* Begin Information supplied *
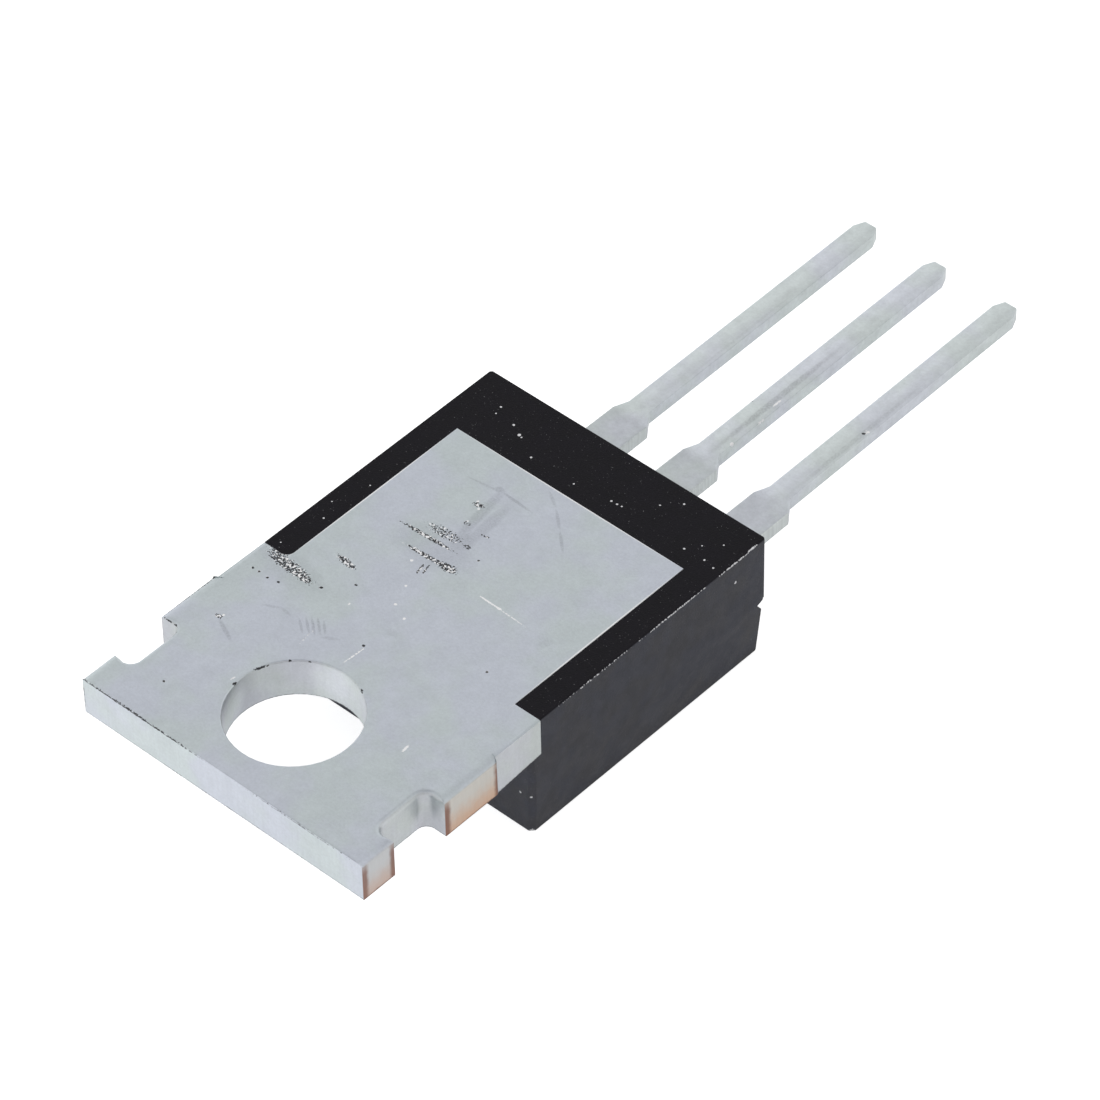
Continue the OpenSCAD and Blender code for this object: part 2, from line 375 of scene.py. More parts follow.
def feed(tree, node, inputs):
    """Links a socket to, or sets a value on, each named or numbered input of a node."""
    for key, value in inputs.items():
        socket = node.inputs[key]
        if isinstance(value, bpy.types.NodeSocket):
            tree.links.new(value, socket)
        elif socket.type == "RGBA":
            socket.default_value = (*value[:3], 1.0)
        else:
            socket.default_value = value


def put(tree, kind, inputs=None, **values):
    """A new node with its settings and its inputs."""
    node = tree.nodes.new(kind)
    for key, value in values.items():
        setattr(node, key, value)
    feed(tree, node, inputs or {})
    return node


def maths(tree, operation, *values):
    return put(tree, "ShaderNodeMath", dict(enumerate(values)), operation=operation).outputs[0]


def product(tree, first, *others):
    for other in others:
        first = maths(tree, "MULTIPLY", first, other)
    return first


def stretched(tree, vector, factors):
    """A vector multiplied axis by axis."""
    return put(tree, "ShaderNodeVectorMath", {0: vector, 1: factors}, operation="MULTIPLY").outputs[0]


def axes_of(tree, vector):
    return put(tree, "ShaderNodeSeparateXYZ", {0: vector}).outputs


def ramp(tree, value, low, high, start=0.0, end=1.0, kind="SMOOTHSTEP"):
    """A step of value, smooth or linear, from start at low to end at high."""
    node = put(
        tree, "ShaderNodeMapRange", {"Value": value, "From Min": low, "From Max": high, "To Min": start, "To Max": end},
        interpolation_type=kind
    )
    return node.outputs["Result"]


def noise(tree, vector, size, detail=2.0, roughness=0.5):
    """Soft noise whose blobs measure about size."""
    scale = 1 / size if isinstance(size, (int, float)) else maths(tree, "DIVIDE", 1.0, size)
    node = put(
        tree, "ShaderNodeTexNoise", {"Vector": vector, "Scale": scale, "Detail": detail, "Roughness": roughness}
    )
    return node.outputs["Fac"]


def between(tree, factor, a, b):
    """Number a where factor is 0 and number b where it is 1."""
    return put(tree, "ShaderNodeMix", {0: factor, 2: a, 3: b}).outputs[0]


def blend(tree, factor, a, b, way="MIX"):
    """Colour a where factor is 0 and colour b, or a tinted by b, where it is 1."""
    return put(tree, "ShaderNodeMix", {0: factor, 6: a, 7: b}, data_type="RGBA", blend_type=way).outputs[2]


def tinted(tree, factor, tone, tint):
    return blend(tree, factor, tone, tint, "MULTIPLY")


def scaled(tree, tone, amount):
    """A colour made lighter or darker by amount."""
    return put(tree, "ShaderNodeVectorMath", {0: tone, "Scale": amount}, operation="SCALE").outputs[0]


def strongest(tree, *masks):
    """The greatest of several masks at each point."""
    total = masks[0]
    for mask in masks[1:]:
        total = maths(tree, "MAXIMUM", total, mask)
    return total


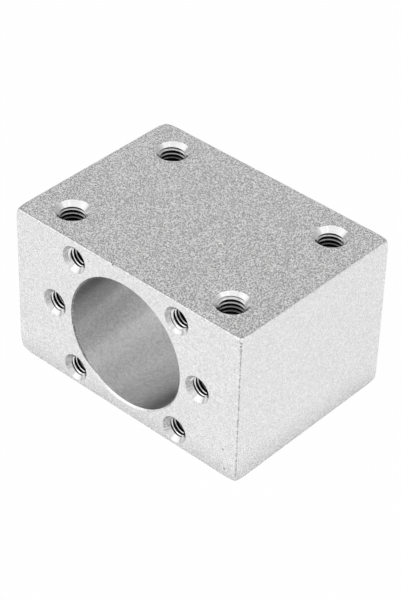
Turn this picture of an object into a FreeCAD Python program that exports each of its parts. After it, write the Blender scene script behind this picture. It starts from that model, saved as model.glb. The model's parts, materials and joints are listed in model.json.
* End Information supplied *
# [Do this]
Every entry must be output again, exactly as written above.

# [Exercise response]
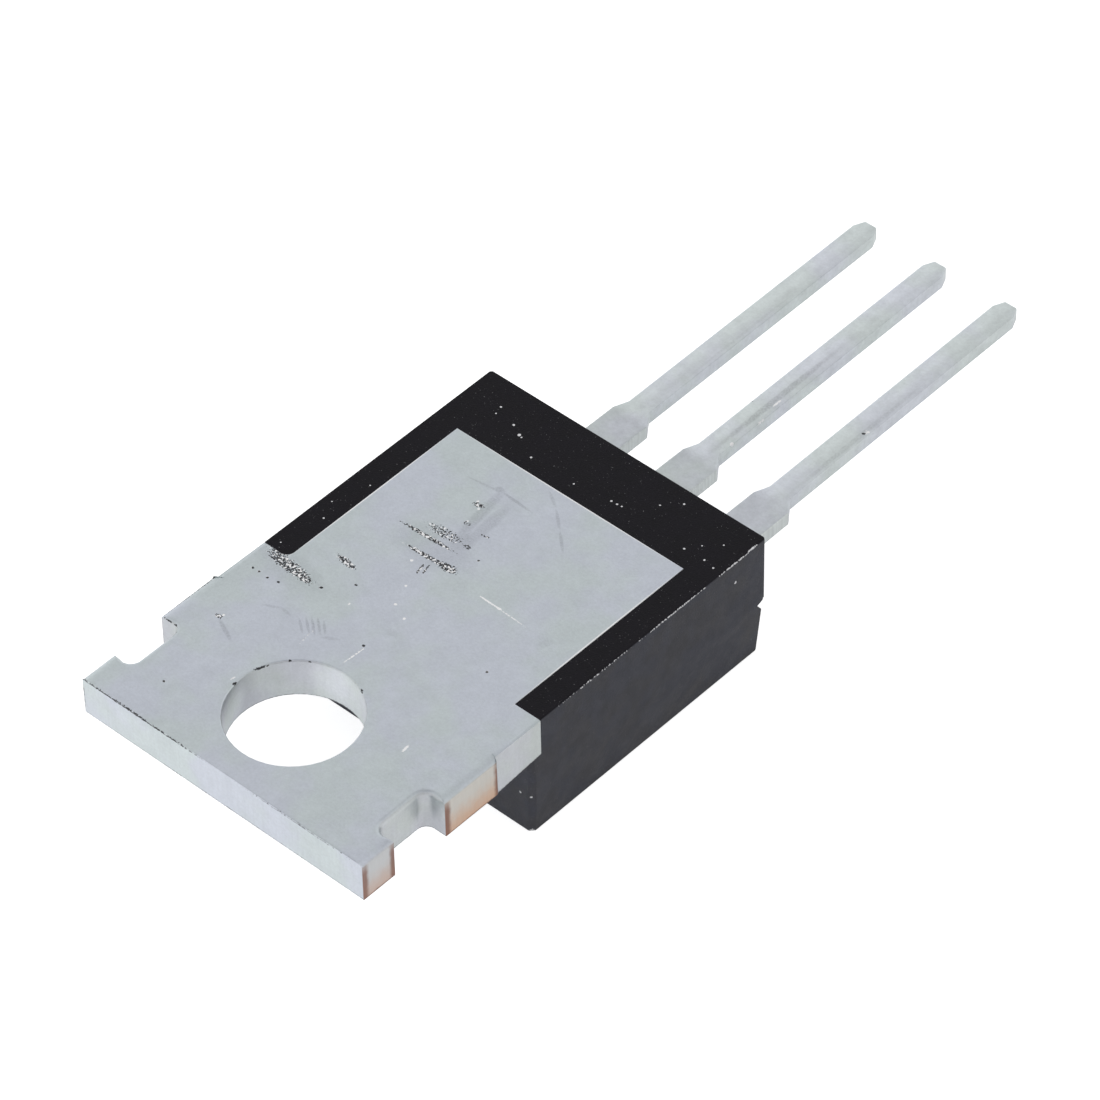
Continue the OpenSCAD and Blender code for this object: part 2, from line 375 of scene.py. More parts follow.
def feed(tree, node, inputs):
    """Links a socket to, or sets a value on, each named or numbered input of a node."""
    for key, value in inputs.items():
        socket = node.inputs[key]
        if isinstance(value, bpy.types.NodeSocket):
            tree.links.new(value, socket)
        elif socket.type == "RGBA":
            socket.default_value = (*value[:3], 1.0)
        else:
            socket.default_value = value


def put(tree, kind, inputs=None, **values):
    """A new node with its settings and its inputs."""
    node = tree.nodes.new(kind)
    for key, value in values.items():
        setattr(node, key, value)
    feed(tree, node, inputs or {})
    return node


def maths(tree, operation, *values):
    return put(tree, "ShaderNodeMath", dict(enumerate(values)), operation=operation).outputs[0]


def product(tree, first, *others):
    for other in others:
        first = maths(tree, "MULTIPLY", first, other)
    return first


def stretched(tree, vector, factors):
    """A vector multiplied axis by axis."""
    return put(tree, "ShaderNodeVectorMath", {0: vector, 1: factors}, operation="MULTIPLY").outputs[0]


def axes_of(tree, vector):
    return put(tree, "ShaderNodeSeparateXYZ", {0: vector}).outputs


def ramp(tree, value, low, high, start=0.0, end=1.0, kind="SMOOTHSTEP"):
    """A step of value, smooth or linear, from start at low to end at high."""
    node = put(
        tree, "ShaderNodeMapRange", {"Value": value, "From Min": low, "From Max": high, "To Min": start, "To Max": end},
        interpolation_type=kind
    )
    return node.outputs["Result"]


def noise(tree, vector, size, detail=2.0, roughness=0.5):
    """Soft noise whose blobs measure about size."""
    scale = 1 / size if isinstance(size, (int, float)) else maths(tree, "DIVIDE", 1.0, size)
    node = put(
        tree, "ShaderNodeTexNoise", {"Vector": vector, "Scale": scale, "Detail": detail, "Roughness": roughness}
    )
    return node.outputs["Fac"]


def between(tree, factor, a, b):
    """Number a where factor is 0 and number b where it is 1."""
    return put(tree, "ShaderNodeMix", {0: factor, 2: a, 3: b}).outputs[0]


def blend(tree, factor, a, b, way="MIX"):
    """Colour a where factor is 0 and colour b, or a tinted by b, where it is 1."""
    return put(tree, "ShaderNodeMix", {0: factor, 6: a, 7: b}, data_type="RGBA", blend_type=way).outputs[2]


def tinted(tree, factor, tone, tint):
    return blend(tree, factor, tone, tint, "MULTIPLY")


def scaled(tree, tone, amount):
    """A colour made lighter or darker by amount."""
    return put(tree, "ShaderNodeVectorMath", {0: tone, "Scale": amount}, operation="SCALE").outputs[0]


def strongest(tree, *masks):
    """The greatest of several masks at each point."""
    total = masks[0]
    for mask in masks[1:]:
        total = maths(tree, "MAXIMUM", total, mask)
    return total


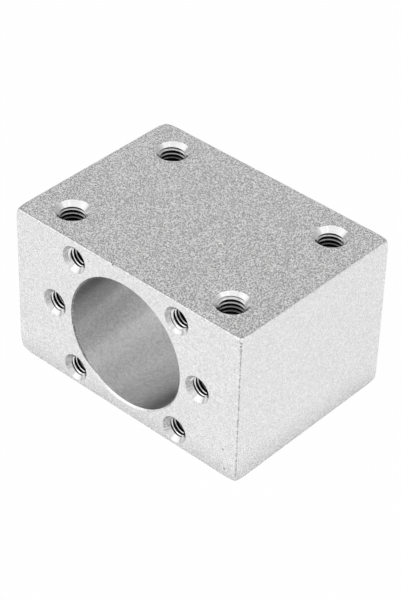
Turn this picture of an object into a FreeCAD Python program that exports each of its parts. After it, write the Blender scene script behind this picture. It starts from that model, saved as model.glb. The model's parts, materials and joints are listed in model.json.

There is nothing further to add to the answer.